Quando, porém, é ele colocado diante do tribunal como réu, é acusado e é
premido de testemunhos contrários, é sentenciado à morte pela boca do próprio
juiz. Com essas provas compreendemos que ele assumiu a pessoa de um criminoso e
malfeitor. E aqui devem notar-se duas coisas que não só haviam sido preditas
por vaticínios dos profetas, mas também trazem insigne consolação e confirmação
à fé. Pois quando ouvimos que Cristo, da tribuna do juiz, foi enviado à morte,
que foi pendurado entre ladrões, temos aí o cumprimento desta profecia que é
citada pelo evangelista: “Entre os iníquos foi ele contado” [Is 53.12; Lc
22.37]. Por que isso? Seguramente, para que morresse em lugar do pecador, não
do justo ou do não-culpado, porquanto sofria a morte, não em virtude da
inocência, mas por causa do pecado.

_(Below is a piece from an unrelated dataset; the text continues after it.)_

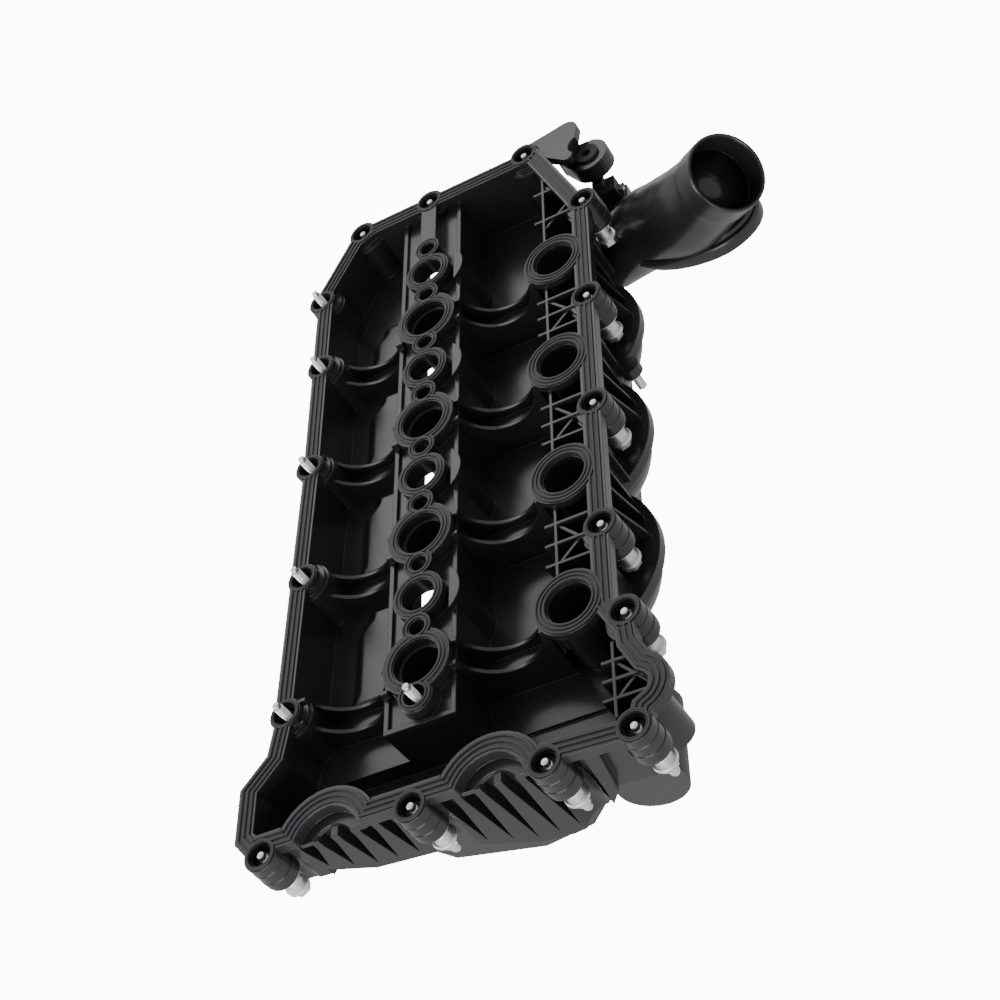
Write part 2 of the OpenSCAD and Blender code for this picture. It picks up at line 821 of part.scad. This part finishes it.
module duct_shell(seam_z0) {
    difference() {
        union() {
            duct(0);
            slab(seam_z0, seam_z0 + seam_t) seam_2d();
        }
        duct(inlet_wall);
        slab(-big, big) area(-big, -big, plenum_x1, big);
        along(tube_foot, axis_in) cylinder(r = inlet_r - seat_step, h = big);
        children();
    }
}

// Puts children's +Z along a direction from a point
module along(p, d) {
    translate(p) rotate([0, acos(d[2] / norm(d)), atan2(d[1], d[0])]) children();
}

module elbow_upper() {
    color("#1d1e20") duct_shell(seam_z) slab(-big, seam_z) area(-big, -big, big, big);
}

module elbow_lower() {
    color("#232427") duct_shell(seam_z - seam_t) slab(seam_z, big) area(-big, -big, big, big);
}

module inlet_tube() {
    color("#191a1b") along(tube_foot, axis_in) {
        tube(inlet_r - seat_step, inlet_r - inlet_wall - seat_step, inlet_len - seat_len + eps);
        translate([0, 0, inlet_len - seat_len]) tube(inlet_r, inlet_r - inlet_wall - seat_step, seat_len);
    }
}

// ---- Swirl flaps: one shaft through the four side ports ----

shaft_y0 = plenum_y0 - 22;
shaft_y1 = side_port_y + side_port_r + tube_wall + 14;
screw_r = 1.2;
screw_step = 6;
slot = flap_r + 1;

module at_flap_axis(y) {
    translate([side_port_x, y, -shaft_depth]) children();
}

module at_ports() {
    at_bays() at_flap_axis(side_port_y) children();
}

module flap_shaft() {
    color("#a9acb2") difference() {
        at_flap_axis(shaft_y0) rotate([-90, 0, 0]) cylinder(r = shaft_r, h = shaft_y1 - shaft_y0);
        at_ports() translate([0, -slot, -shaft_r - 1]) cube([shaft_r + 1, 2 * slot, 2 * shaft_r + 2]);
        at_ports() for (s = [-1, 1]) translate([-shaft_r - 1, s * screw_step, 0])
            rotate([0, 90, 0]) cylinder(r = screw_r, h = 2 * shaft_r + 2);
    }
}

module flap(k) {
    color("#8d9096") translate([0, -pitch * k, 0]) at_flap_axis(side_port_y) rotate([0, 90, 0]) difference() {
        cylinder(r = flap_r, h = flap_t);
        for (s = [-1, 1]) translate([0, s * screw_step, -1]) cylinder(r = screw_r, h = flap_t + 2);
    }
}

module flap_1() flap(0);
module flap_2() flap(1);
module flap_3() flap(2);
module flap_4() flap(3);

module flap_screws() {
    color("#d0d2d6") at_ports() for (s = [-1, 1]) translate([-shaft_r + 0.6, s * screw_step, 0]) rotate([0, 90, 0]) {
        cylinder(r = screw_r, h = shaft_r + flap_t);
        translate([0, 0, shaft_r - 0.6 + flap_t]) cylinder(r = 2.1, h = 1.3);
    }
}

bush_len = 8;

module shaft_bushes() {
    color("#c9a15a") {
        at_flap_axis(plenum_y0 - 2) rotate([-90, 0, 0]) tube(bush_r, shaft_r + running_gap, bush_len);
        at_flap_axis(bearing_y) rotate([-90, 0, 0]) tube(bush_r, shaft_r + running_gap, bush_len);
    }
}

// A block under the cover's floor that holds the far end of the flap shaft
bearing_y = shaft_y1 - bush_len - 1;

module bearing_block() {
    slab(-shaft_depth - bush_r - 3, -right_depth - eps)
        area(side_port_x - bush_r - 3, bearing_y, side_port_x + bush_r + 3, bearing_y + bush_len);
}

// ---- Flap actuator on the closed end of the plenum ----

can_r = 20;
can_wall = 2.5;
can_x = side_port_x + 10;
can_z = -shaft_depth - 5;
can_y1 = plenum_y0 - lip_out - body_gap;
can_y0 = near_y + 16;
cap_t = 3;
gear_r = 5.5;

module at_can(y) {
    translate([can_x, y, can_z]) rotate([-90, 0, 0]) children();
}

module flap_actuator() {
    color("#2b2c2f") difference() {
        at_can(can_y0 + cap_t) difference() {
            cylinder(r = can_r, h = can_y1 - can_y0 - cap_t);
            translate([0, 0, -1]) cylinder(r = can_r - can_wall, h = can_y1 - can_y0 - cap_t - can_wall + 1);
        }
        at_flap_axis(shaft_y0 - 1) rotate([-90, 0, 0]) cylinder(r = shaft_r + body_gap, h = can_y1 - shaft_y0 + 2);
    }
}

module actuator_cap() {
    color("#222326") at_can(can_y0) union() {
        cylinder(r = can_r, h = cap_t);
        translate([0, 0, cap_t - eps]) tube(can_r - can_wall, can_r - can_wall - 2, 3);
    }
}

// The gear pressed onto the end of the flap shaft inside the actuator
module actuator_gear() {
    color("#d8d6cc") at_flap_axis(shaft_y0 + 2) rotate([-90, 0, 0]) tube(gear_r, shaft_r, 6);
}

// ---- Mounting ear at the inlet end ----

ear = [right_edge - 14, far_y + 6];
ear_r = 9;
ear_t = 6;
puck = [right_edge - 4, far_y - 14];
puck_r = 15;
puck_top = -14;
puck_h = 12;
isolator_r = 6;
isolator_rim_r = 8.5;
isolator_bore_r = 3.2;

module ear_bracket() {
    color("#1f2023") difference() {
        union() {
            hull() {
                translate([ear[0], ear[1], -ear_t - 2]) cylinder(r = ear_r, h = ear_t, $fn = 32);
                translate([right_edge - 46, far_y + 5, -ear_t - 2]) cylinder(r = 4, h = ear_t, $fn = 32);
                translate([right_edge - 14, far_y - 22, -ear_t - 2]) cylinder(r = 4, h = ear_t, $fn = 32);
            }
            hull() {
                translate([puck[0], puck[1], puck_top - puck_h]) cylinder(r = puck_r, h = puck_h, $fn = 32);
                translate([puck[0] - 14, puck[1] + 8, puck_top - puck_h]) cylinder(r = 8, h = puck_h, $fn = 32);
            }
            for (p = [[ear[0] - 8, ear[1] - 12], [ear[0] + 4, ear[1] - 16]])
                translate([p[0], p[1], puck_top - puck_h]) cylinder(r = 5, h = -puck_top + puck_h - 3);
        }
        slab(-big, big) intersection() {
            polygon(outline);
            area(0, 0, big, big);
        }
        for (p = rim_bolts) translate([p[0], p[1], -big]) cylinder(r = boss_r + 0.2, h = big);
        translate([puck[0], puck[1], puck_top - puck_h - 1]) cylinder(r = isolator_r, h = puck_h + 2);
        translate([puck[0], puck[1], puck_top]) cylinder(r = isolator_rim_r + 0.2, h = -puck_top + 1);
    }
}

module ear_isolator() {
    color("#101112") translate([puck[0], puck[1], puck_top - puck_h - 2]) {
        tube(isolator_r, isolator_bore_r, puck_h + 4);
        tube(isolator_rim_r, isolator_bore_r, 2);
        translate([0, 0, puck_h + 2]) tube(isolator_rim_r, isolator_bore_r, 2);
    }
}

// ---- Pressure sensor on the plenum ----

sensor_top = plenum_top + wall;

module pressure_sensor() {
    color("#17181a") translate([sensor_place[0], sensor_place[1], sensor_top]) difference() {
        union() {
            slab(0, 12) area(-8, -7, 8, 7);
            slab(11, 18) area(-6, -5, 2, 5);
            slab(0, 3) area(-8, -7, 11, 7);
        }
        slab(13, 21) area(-4.5, -3.5, 0.5, 3.5);
    }
}

module sensor_screw() {
    color("#c4c7cc") translate([sensor_place[0] + 9.5, sensor_place[1], sensor_top + 3]) cylinder(r = 2.5, h = 2.5);
}

module cover_stud() {
    color("#cfc6a8") translate([stud_place[0], stud_place[1], plenum_top - lip_t - 14]) {
        cylinder(r = 3, h = 14);
        translate([0, 0, 12]) cylinder(r = 5, h = 2);
    }
}

cam_cover();
spine_bridge();
plenum_shell();
end_cover();
elbow_upper();
elbow_lower();
inlet_tube();
perimeter_gasket();
spine_gasket();
port_seal_1();
port_seal_2();
port_seal_3();
port_seal_4();
bolt_sleeves();
bolt_washers();
bolt_grommets();
bolt_left_1();
bolt_left_2();
bolt_left_3();
bolt_left_4();
bolt_left_5();
bolt_left_6();
bolt_right_1();
bolt_right_2();
bolt_right_3();
bolt_right_4();
bolt_right_5();
bolt_right_6();
bolt_top_1();
bolt_top_2();
bolt_end_1();
bolt_end_2();
bolt_end_3();
bolt_spine();
flap_shaft();
flap_1();
flap_2();
flap_3();
flap_4();
flap_screws();
shaft_bushes();
flap_actuator();
actuator_cap();
actuator_gear();
ear_bracket();
ear_isolator();
pressure_sensor();
sensor_screw();
cover_stud();
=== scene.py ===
from math import cos, pi, radians, sin

import bpy
import bmesh
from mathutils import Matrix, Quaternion, Vector


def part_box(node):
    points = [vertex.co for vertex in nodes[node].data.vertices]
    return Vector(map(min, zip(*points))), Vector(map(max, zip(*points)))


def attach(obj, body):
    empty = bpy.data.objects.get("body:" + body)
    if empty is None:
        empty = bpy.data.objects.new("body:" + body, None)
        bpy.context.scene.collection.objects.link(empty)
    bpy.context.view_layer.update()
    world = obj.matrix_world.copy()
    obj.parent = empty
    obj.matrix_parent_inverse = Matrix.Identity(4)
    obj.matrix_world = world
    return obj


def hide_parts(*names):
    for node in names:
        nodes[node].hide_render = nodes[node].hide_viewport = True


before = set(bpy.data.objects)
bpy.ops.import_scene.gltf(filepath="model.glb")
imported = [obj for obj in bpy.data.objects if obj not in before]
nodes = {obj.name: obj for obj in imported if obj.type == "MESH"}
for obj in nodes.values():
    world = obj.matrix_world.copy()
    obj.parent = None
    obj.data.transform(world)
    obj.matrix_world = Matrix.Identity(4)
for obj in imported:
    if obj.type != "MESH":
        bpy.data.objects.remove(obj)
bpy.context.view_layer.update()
MM = 0.001


# ---- Camera ----
# It looks down at the gasket face from the closed end, rolled so that the bank stands upright.
camera_data = bpy.data.cameras.new("camera")
camera_data.sensor_width = 36.0
camera_data.lens = 64.11
camera_data.clip_start = 0.01
camera_data.clip_end = 100.0
camera = bpy.data.objects.new("camera", camera_data)
bpy.context.scene.collection.objects.link(camera)
camera.location = (0.4262, -0.9251, 0.6628)
camera.rotation_mode = "QUATERNION"
looking = Vector((-0.3618, 0.6727, -0.6454))
camera.rotation_quaternion = looking.to_track_quat("-Z", "Y") @ Quaternion((0, 0, 1), radians(-40.45))
bpy.context.scene.camera = camera


# ---- Backdrop and studio light ----
# A white card stands behind the part, square to the camera. One long soft box behind the part
# lays a grey sheen on every face turned up, and weak fills lift the sides.
def linear(code):
    """An sRGB hex value as linear red, green, blue and alpha."""
    parts = [int(code[i:i + 2], 16) / 255 for i in (1, 3, 5)]
    return tuple(p / 12.92 if p <= 0.04045 else ((p + 0.055) / 1.055) ** 2.4 for p in parts) + (1.0,)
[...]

Por outro lado, quando ouvimos ser ele
absolvido pela mesma boca pela qual fora condenado (ora, Pilatos foi compelido
não uma só vez a publicamente dar testemunho de sua inocência), vem à mente o
que está em outro Profeta: “então restituí o que não furtei” [Sl 69.4]. E
assim, não apenas contemplaremos representada em Cristo a pessoa de um pecador
e criminoso, mas também, sua inocência a resplender, ao mesmo tempo se fará evidente que foi
ele acusado de crime alheio, antes que de crime próprio.265 Sofreu, portanto,
sob Pôncio Pilatos, sendo assim citado pela solene sentença do procurador ao
número dos criminosos, entretanto, mesmo que não seja, ao mesmo tempo, por ele
próprio pronunciado justo, quando afirma não achar nele nenhuma causa para
incriminação [Jo 18.38]. Esta é nossa absolvição: que a culpa que nos mantinha
sujeitos à pena foi transferida para a cabeça do Filho de Deus [Is 53.12]. Pois
se deve ter em mente, acima de tudo, esta permuta, para que não tremamos e
estejamos ansiosos por toda a vida, como se ainda pendesse sobre nós a justa
vingança de Deus, a qual o Filho de Deus transferiu para si.